矢崎:もらわないですよ。たぶん、、。田中角栄のところから出てきたカネじゃなければ、もらったかもしれないけども(笑)。まぁ、似たような経験は、新聞記者時代にも何回かあるんですよ。たとえば、三越デパートの屋上から、突風でテントが落っこちて、その時に下を歩いていた人が落ちてきた鉄パイプに当たって死んだんですよ。

永:三越なら大事件だね。

矢崎:当時オレがいたのは、「内外タイムス」っている小さな新聞社だったんだけど、早版で大きく「三越デパートからテント降る 一人死亡」と出たんですよ。他の新聞はベタ記事で「屋上からテント降る」なんてかいてるだけ。本当は、テントが落ちたのが事件なんじゃなくて、それで人が死んだのが大事件なわけですよ。でも、最初にそう書いた「内外タイムス」も、二刷からは出ない。次の日に三越の広告あドーンと出ているわけ。ふだん「内外タイムス」なんてちっぽけな新聞には、三越の広告なんて入らないですよ(笑)。その取材に行ったとき、対応したのが、あの「なぜだ!」と言って社長を辞めさせられた岡田茂ですよ。当時は、広報部長だった。

永:あぁ、なるほど。

矢崎:彼は新聞記者みんなに、お車代を配ってた。ほとんどの記者がもらってましたね。もちろん、断った記者もいましたよ。だけど、もらっちゃうような記者が横行しているのが現実です。田中角栄が外国に行って帰ってくると、貴社にお土産を買ってくる。そういうものはいただくのが当たり前、と思っている新聞記者たちがいっぱいいるわけですよ。



③天皇陛下 バンザイの起源

矢崎:さすが永さん、良く知ってるね。ついでにもうひとつ聞きたいんだけど、マンザイって、もともと「萬歳」でしょ?

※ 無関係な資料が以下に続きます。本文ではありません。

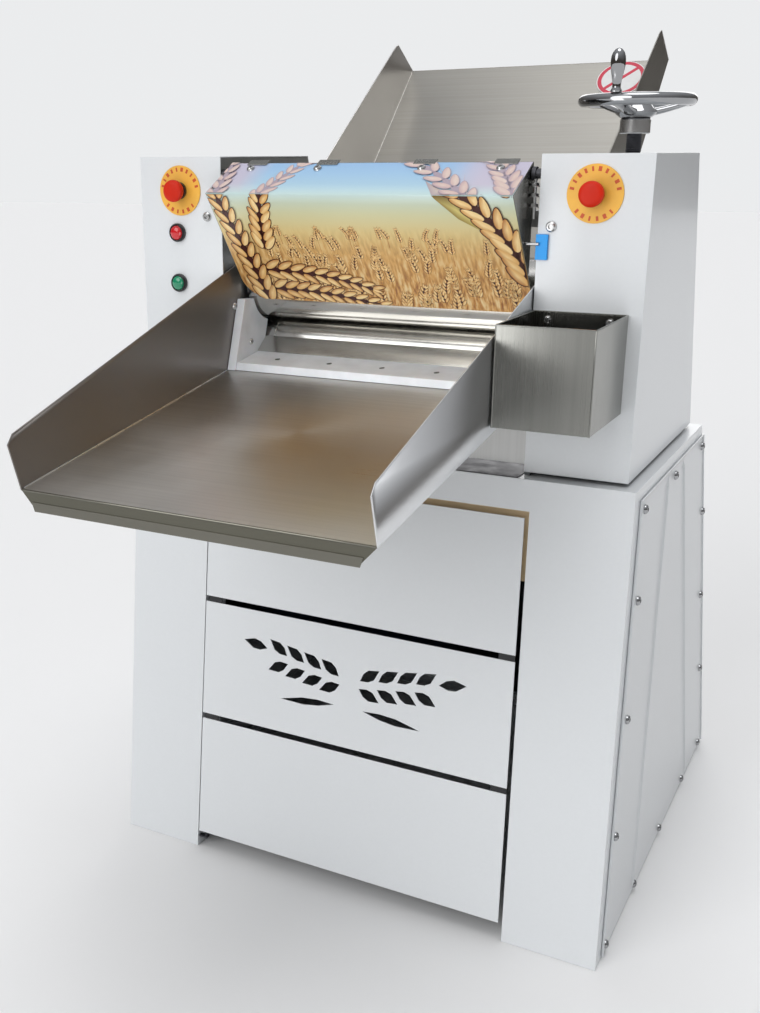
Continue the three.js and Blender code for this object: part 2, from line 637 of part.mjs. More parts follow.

永:あれは吉本興業が昭和の初め頃に、「漫才」に変えたんですよ。漫談とか漫画の「漫」の字を当てて、「歳」も「才」と簡単な字になった。

矢崎:もとの「萬歳」は、あの両手をあげてやる「ばんざーい」と同じでしょ?

永:そうそう。昔は日本にはあんな習慣はなかったの。時代劇には出てこないでしょ。明治二十二年からあの言葉が出てくるんです。なぜか知ってる? 憲法発布の年ですよ。

矢崎:あぁ、そうか。じゃあ、韓国で「マンセー」と言っているのは?

永:あれも同じ。もともとは、向こうから来たものですからね。それを、明治政府が憲法発布のときに、何か祝い方はないかというので、「マンセー(萬歳)」を三唱するようになった。

矢崎:じゃあ「天皇陛下バンザイ」というのは、ずいぶん後の習慣になるわけね。

永:そうそう。時代劇だと「イヤサカ!」


それ以外にも、うんちくや本音トークが満載の本でした。今読んでも面白い。